In today’s Old Testament reading, Isaiah’s pleading prayer that God should reveal himself in power is not simply for his own spiritually weak generation, blown away on the breeze of the outside influences of their exile. The events it directly foretold were fulfilled in the restoration of Jerusalem. But, by Jesus’ time, God’s people are once again mired in the spiritual blindness and gloom that blunders forward through momentous events, largely oblivious of their significance.
Our Gospel this morning, collects into a passage of urgent teaching in tones almost of desperation, a couple of short parables and some sayings of Jesus, that actually refer forward again, at least in part, to the siege of Jerusalem that will occur in AD69, and the final destruction of the Temple the following year. The last of the great prophets, Jesus knew only too well that his mission on earth drew to a close the need for a Temple as a holy place that contained God; something which would be symbolised in the tearing of the Temple curtain at his death. Jesus’s freely given sacrifice would mean his resurrected presence in Word and Sacrament would ‘not pass away’, for it was to be enough for the whole world. He was Christ, the Coming One, who was the awaited Messiah of what is now history; he who changed the world, and our lives.
Yet, as we take on our Christmas lists, there are those for whom the tiny excerpts from Isaiah that open our Gospel passage from Mark are a present reality. The Son of Man, the Coming one who is, wants to come in power into the lives of those for whom the natural light of the sun is darkened by more than simply gloomy weather. For some, the moon expresses the sense that they can’t exist without the brightness of others to light up their lives, and stars are simply a set of glamorous or over-paid figures on whom is placed too great an expectation, and who all too easily fall to earth in tabloid disgrace.
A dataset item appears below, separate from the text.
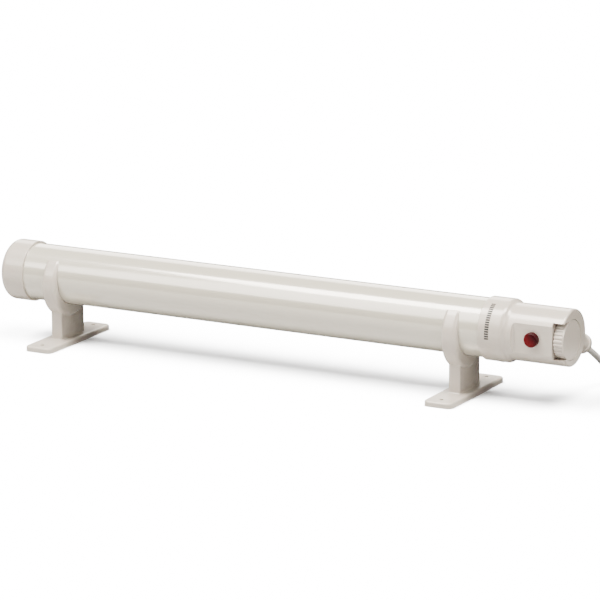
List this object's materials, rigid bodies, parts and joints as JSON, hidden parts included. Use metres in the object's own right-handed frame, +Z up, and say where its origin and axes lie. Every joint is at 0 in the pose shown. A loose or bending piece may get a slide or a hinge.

And yet, the one who is, who should be the present reality of the coming Christmas season (if you’ll excuse the pun), the one who is, needs us to be his messenger angels, to go into all the events of the festive season showing visible signs of joyful expectation at his coming, not a sense of distracted and total exhaustion. Whilst our time-line is in danger of being a linear movement from one stressful task to the next, God’s time line is radically different and he seeks a new beginning in the lives of those who are attracted to the light of Christ only at this time of year. Our role is far more important than that of being Santa’s little helpers! It is to make Jesus, the Coming One, visible not just in the services, decorations, music and poetry of the season, but in our own lives – the invitations we offer, the time we take to do things for others, and yes, the welcome we give to strangers.
What Jesus is asking for, the alertness of watchful doorkeepers to who and what is coming, isn’t just a reminder to recognise at the door of the church those for whom Christ’s first coming is a new experience. Christ, the Coming One, who is to come again, is also expected, and this time he will come in judgement. What Jesus is making clear above all in this Gospel passage, is that judgement is just as much part of his earthly mission in the lives of all who encounter him, as their encounter with his birth, death and resurrection.
Our chief task this Advent, the focus of our spiritual preparations, should be a rededication of ourselves to holiness. It is not something else to be done, another thing to add to the Christmas lists in our busy lives, but the desire to take stock of our how our faith influences our life. Followed through, we should be able to see what in our lives look like in the eyes of the Coming one. If we truly believe that Jesus will come again, we have to have our senses alert to those areas of our lives that cause our faith to fade, and the wrong-doings and wrong-thinkings that take us away from God, like a swirling wind. If Christ was to come again today, what would he notice most about our lives, and would he judge that as being for better, or for worse?!
In today’s Old Testament passage, Isaiah speaks of the mountains and nations that tremble in the presence of God. If we stood in the presence of Jesus today, we might tremble for one of two reasons: either we will shake with thankful tears for his grace and sacrifice to which we have responded with a desire to ‘be blameless on that day of the Lord’ (1 Cor 1:8) as St. Paul desires in our Epistle; or we will tremble with fear that whilst we might have made the attempt, our lives will be found seriously wanting as far as living up to his example and teaching is concerned.
As we wait for ‘the revealing of our Lord Jesus Christ’ (1 Cor 1:7) in the presence of the Coming One this Christmas, the one who was, and is, and is to come, we need to make our own preparations, ones that are truly appropriate not just to the modern context of the season, but to the spiritual context of it. It might be in prayer – the sort of prayer that gives space for God to answer. It may be in an Advent retreat or study book (with or without an online bookclub discussion), or in our willingness to do a new thing, or even in deciding that actually Christmas can still be celebrated without all the trimmings we’ve used in the past, to enable us to have space to be spiritually prepared as well. These are the activities in which we will encounter the ‘grace and peace of God our Father and our Lord Jesus’, and will mean we are truly “looking forward” to entering into Christ’s Mass, our joining in with his ongoing mission in the world.